Scott Dunn offers seven nights at Daios Cove, Crete from £4,495 based on a family of three (two adults, one child under 5) in a Deluxe Room on a half board basis, one Explorers Kids Club place and return flights from London and private transfers. For more information, please visit scottdunn.com.
Ikos Marbella, Andalusia
Best for: childcare on tap
Age from: 6 months + for the creche, 4-12 for the Kids’ Club
Ikos loyalists may have raised a brow at the family-friendly Greek hotel group’s first foray into the Costa del Sol. But the snobbery dissipates at the creche door, where children as young as six months can explore a colourful, light-filled space decked in what can only be described as a sensory overload while parents exhale on a cabana beside the fenced off adult-only pool, or relish a drawn out lunch, à deux, with only the sommelier interrupting them. Those routinely stung by Britain’s childcare abomination will madly sniff out the smallprint when they hear the price – from a civilised 32 euros per 3-hour session. Meanwhile, Heroes Village absorbs the 4-12 year olds, sending the older lot out on kayaks and paddleboards, while the smalls paint animal faces, put on plays or test their balancing skills on the wooden structures in the club’s own shaded courtyard. Parents with babies will be hard-pressed to find better tot-service, with organic mush on tap, rooms stocked with all the baby paraphernalia imaginable, and babysitters waiting in the wings.
From £250 per night, ikosresorts.com
LUXME Dama Dama, Rhodes
Best for: entertainment beyond the Kid’s Club
Age: 4-12
A Greek newcomer, LUXME Dama Dama appears to have smoothed over all the pain points of family travel. Children up to 12 stay in specific hotel rooms for free; scrumptious kid’s menu dishes are on the house across all the restaurants; and endless complimentary activities – from family disco sessions to tennis parks and watersports – avoids the agony of mentally totting up all the little extras for a grim finale on check out. But LUXME Dama Dama’s winning card is its kids clubs.
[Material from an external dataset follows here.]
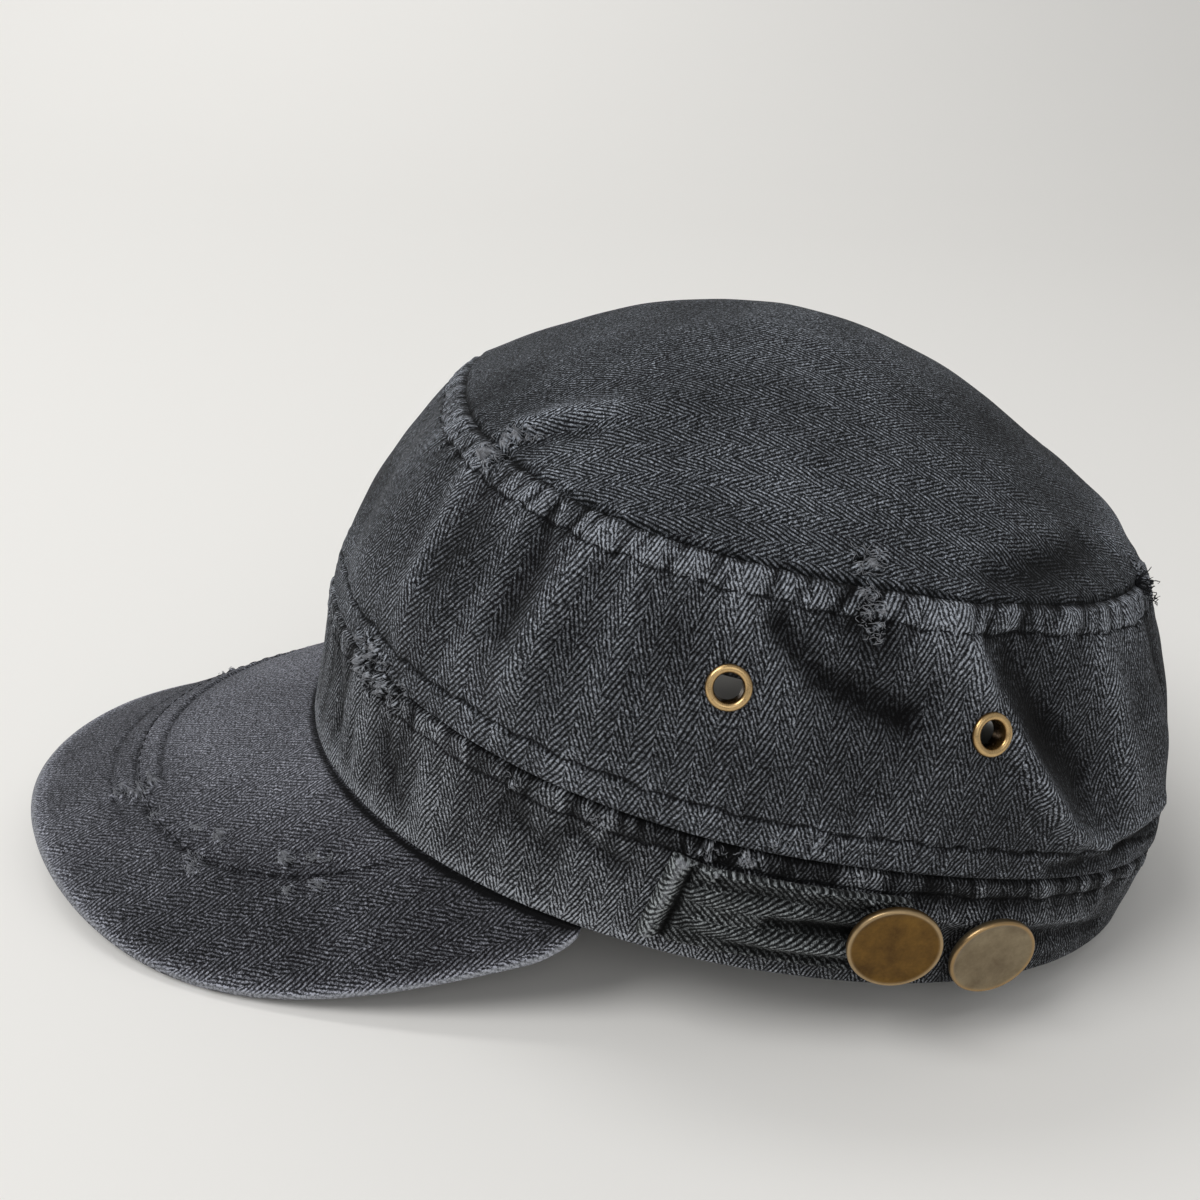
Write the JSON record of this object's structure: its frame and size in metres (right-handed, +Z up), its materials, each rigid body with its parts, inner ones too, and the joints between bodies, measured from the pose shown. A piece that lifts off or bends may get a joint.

Grecoland hosts two age-groups, the first (4-6) offering fun team games, arts and crafts and fun, supervised time in the water, and the second (7-12) works up appetites with competitive pool games, tennis matches, and endless watersports. Children of all ages will squeal with delight at the lagoon-like pools and lazy rivers, all of which are tastefully carved into the landscape and blend into the twinkling Aegean sea beyond. Teens can refine their technique at the tennis academy with lessons, or head out on diving expeditions with expert guides. At GrecoBaby, parents can pre-book all the baby clobber to save lugging it across Europe.
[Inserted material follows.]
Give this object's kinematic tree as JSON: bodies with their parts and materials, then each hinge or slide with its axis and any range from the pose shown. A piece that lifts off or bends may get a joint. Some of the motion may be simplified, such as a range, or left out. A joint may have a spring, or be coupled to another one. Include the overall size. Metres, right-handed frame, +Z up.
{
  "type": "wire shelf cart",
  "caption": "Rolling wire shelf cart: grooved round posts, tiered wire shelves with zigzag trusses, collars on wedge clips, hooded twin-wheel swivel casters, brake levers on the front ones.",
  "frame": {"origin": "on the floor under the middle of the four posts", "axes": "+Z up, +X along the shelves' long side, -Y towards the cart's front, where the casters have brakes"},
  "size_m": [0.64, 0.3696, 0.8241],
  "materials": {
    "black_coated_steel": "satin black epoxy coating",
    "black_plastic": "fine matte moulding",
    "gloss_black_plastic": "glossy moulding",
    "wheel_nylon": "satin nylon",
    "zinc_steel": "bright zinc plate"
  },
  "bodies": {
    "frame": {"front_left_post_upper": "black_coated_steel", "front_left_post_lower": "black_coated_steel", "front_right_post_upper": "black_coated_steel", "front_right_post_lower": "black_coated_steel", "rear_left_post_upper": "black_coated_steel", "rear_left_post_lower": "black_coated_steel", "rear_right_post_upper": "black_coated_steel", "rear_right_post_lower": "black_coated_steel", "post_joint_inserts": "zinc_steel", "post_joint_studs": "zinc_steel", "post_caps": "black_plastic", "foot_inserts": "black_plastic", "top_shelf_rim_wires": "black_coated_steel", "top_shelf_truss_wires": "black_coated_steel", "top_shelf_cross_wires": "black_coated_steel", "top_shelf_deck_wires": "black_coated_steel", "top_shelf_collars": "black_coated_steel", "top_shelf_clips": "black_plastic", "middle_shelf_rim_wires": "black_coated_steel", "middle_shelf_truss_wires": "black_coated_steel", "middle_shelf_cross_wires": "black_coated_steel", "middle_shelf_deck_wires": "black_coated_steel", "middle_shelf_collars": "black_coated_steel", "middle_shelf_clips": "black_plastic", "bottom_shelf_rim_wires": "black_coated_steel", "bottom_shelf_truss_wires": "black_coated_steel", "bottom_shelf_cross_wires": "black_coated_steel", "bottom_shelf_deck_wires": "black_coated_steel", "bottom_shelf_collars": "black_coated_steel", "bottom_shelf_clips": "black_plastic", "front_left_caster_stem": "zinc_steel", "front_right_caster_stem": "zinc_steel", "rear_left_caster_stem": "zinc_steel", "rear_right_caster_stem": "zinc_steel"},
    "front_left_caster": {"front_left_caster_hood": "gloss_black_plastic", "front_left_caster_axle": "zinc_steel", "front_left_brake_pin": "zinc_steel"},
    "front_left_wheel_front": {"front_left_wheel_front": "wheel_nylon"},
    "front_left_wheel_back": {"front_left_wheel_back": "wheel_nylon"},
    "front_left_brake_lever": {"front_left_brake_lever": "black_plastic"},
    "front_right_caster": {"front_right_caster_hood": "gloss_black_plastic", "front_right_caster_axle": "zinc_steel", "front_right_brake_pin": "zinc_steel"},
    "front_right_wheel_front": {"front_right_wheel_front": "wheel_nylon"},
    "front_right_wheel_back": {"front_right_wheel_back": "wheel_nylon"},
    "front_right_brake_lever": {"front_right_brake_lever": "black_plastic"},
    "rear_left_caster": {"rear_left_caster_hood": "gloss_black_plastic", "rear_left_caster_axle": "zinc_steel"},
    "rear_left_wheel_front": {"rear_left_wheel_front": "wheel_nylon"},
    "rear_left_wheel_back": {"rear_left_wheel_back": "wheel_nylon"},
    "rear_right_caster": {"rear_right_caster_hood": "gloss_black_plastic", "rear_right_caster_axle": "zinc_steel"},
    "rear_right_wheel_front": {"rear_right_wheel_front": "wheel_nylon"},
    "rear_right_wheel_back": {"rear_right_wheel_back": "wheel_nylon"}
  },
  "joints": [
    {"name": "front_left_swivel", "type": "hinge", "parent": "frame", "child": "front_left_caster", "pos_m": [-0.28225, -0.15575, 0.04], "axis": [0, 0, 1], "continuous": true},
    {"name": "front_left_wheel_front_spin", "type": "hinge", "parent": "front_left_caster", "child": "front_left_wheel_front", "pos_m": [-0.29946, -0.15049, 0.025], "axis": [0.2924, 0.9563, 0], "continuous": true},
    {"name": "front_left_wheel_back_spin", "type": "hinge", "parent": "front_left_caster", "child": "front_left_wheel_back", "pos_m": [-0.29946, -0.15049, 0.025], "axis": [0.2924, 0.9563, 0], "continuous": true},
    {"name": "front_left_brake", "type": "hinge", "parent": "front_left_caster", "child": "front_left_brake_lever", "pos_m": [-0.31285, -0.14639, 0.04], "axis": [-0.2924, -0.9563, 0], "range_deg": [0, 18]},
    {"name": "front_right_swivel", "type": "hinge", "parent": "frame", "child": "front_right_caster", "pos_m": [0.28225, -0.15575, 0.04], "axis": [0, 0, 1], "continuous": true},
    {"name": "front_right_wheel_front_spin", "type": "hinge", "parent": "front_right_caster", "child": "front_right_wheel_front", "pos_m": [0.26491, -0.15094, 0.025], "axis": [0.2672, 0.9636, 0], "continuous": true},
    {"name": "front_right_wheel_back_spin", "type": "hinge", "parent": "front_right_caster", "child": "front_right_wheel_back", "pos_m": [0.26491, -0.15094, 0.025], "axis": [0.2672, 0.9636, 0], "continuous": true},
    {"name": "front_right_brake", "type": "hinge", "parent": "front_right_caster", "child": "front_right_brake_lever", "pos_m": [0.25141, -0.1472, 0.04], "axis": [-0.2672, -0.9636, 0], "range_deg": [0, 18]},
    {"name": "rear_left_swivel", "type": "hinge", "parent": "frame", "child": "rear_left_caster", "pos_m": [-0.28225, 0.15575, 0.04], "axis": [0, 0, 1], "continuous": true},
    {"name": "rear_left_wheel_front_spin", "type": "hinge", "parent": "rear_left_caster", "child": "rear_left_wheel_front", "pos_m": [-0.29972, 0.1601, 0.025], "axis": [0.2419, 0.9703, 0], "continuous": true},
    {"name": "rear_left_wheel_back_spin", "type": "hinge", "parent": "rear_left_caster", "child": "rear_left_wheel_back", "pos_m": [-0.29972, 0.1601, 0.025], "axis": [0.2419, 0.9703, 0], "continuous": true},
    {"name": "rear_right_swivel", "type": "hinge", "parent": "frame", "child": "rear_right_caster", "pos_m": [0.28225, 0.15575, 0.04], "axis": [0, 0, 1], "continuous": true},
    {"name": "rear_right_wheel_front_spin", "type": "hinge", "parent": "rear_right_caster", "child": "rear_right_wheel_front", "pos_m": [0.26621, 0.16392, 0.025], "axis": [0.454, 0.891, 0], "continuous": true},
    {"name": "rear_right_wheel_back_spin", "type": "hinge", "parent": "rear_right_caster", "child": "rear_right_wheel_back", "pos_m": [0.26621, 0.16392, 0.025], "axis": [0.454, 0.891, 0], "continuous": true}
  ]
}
From £162 per night, grecotel.com
Terre Blanche, Provence
Best for: country club character
Age: 2-13
Consider this more of a Provençal country club in the hills than a resort, with 750-acres of pine-dotted grounds, preened golf courses, genteel pools and an enormous cloistered spa. The complimentary Kid’s Club emulates professional summer camps, leveraging Terre Blanche’s superlative facilities for days crammed with activities: swimming, archery, gardening tennis, even beekeeping. It’s as educational as it is entertaining. Children meet farm animals, learn about the resort’s various plants and wildlife, and make great friends to splash about in the pool with once school’s out. While the Kid’s Club is a real highlight, the family activities, from cycling around the grounds to cooking classes, make for precious bonding time. A small-but-mighty feature here is the villa balconies and terraces, (many large enough to host a drinks party on), where parents of napping sprogs can continue their downtime itinerary or even enjoy an al fresco lunch, without forking out for a babysitter. The latter can be saved for adult-only Le Faventia’s clipped Mediterranean menu, where regional classics are given a Michelin starred je ne sais quoi.
From £405 per night, terre-blanche.com
Anassa, Cyprus
Best for: water activities
Age: 3-12 years
Not only does the hotel have the good fortune of Cyprus’ generous summers – stretching out well into half term zones and spring/autumn – its sugarcube villas scatter pine-shaded grounds and blink out towards a calm, glistening sea: a heavenly setting that the superlative Scott Dunn-run kid’s club makes the most of. Children are encouraged to take in the fresh, salty air with a full programme of outdoorsy activities, from sailing to kayaking. Even arts and crafts splay out along the beach. It’s worth noting that children are divided into relevant age groups, so siblings do risk being split up (a blessing for some families). And once school’s out, there’s plenty beyond the kid’s pool to do en famille, whether it’s snorkelling the crystal clear waters, pottering with buckets and spades under a parasol along the hotel’s own beach, or (for grown up kids) heading out on epic diving adventures.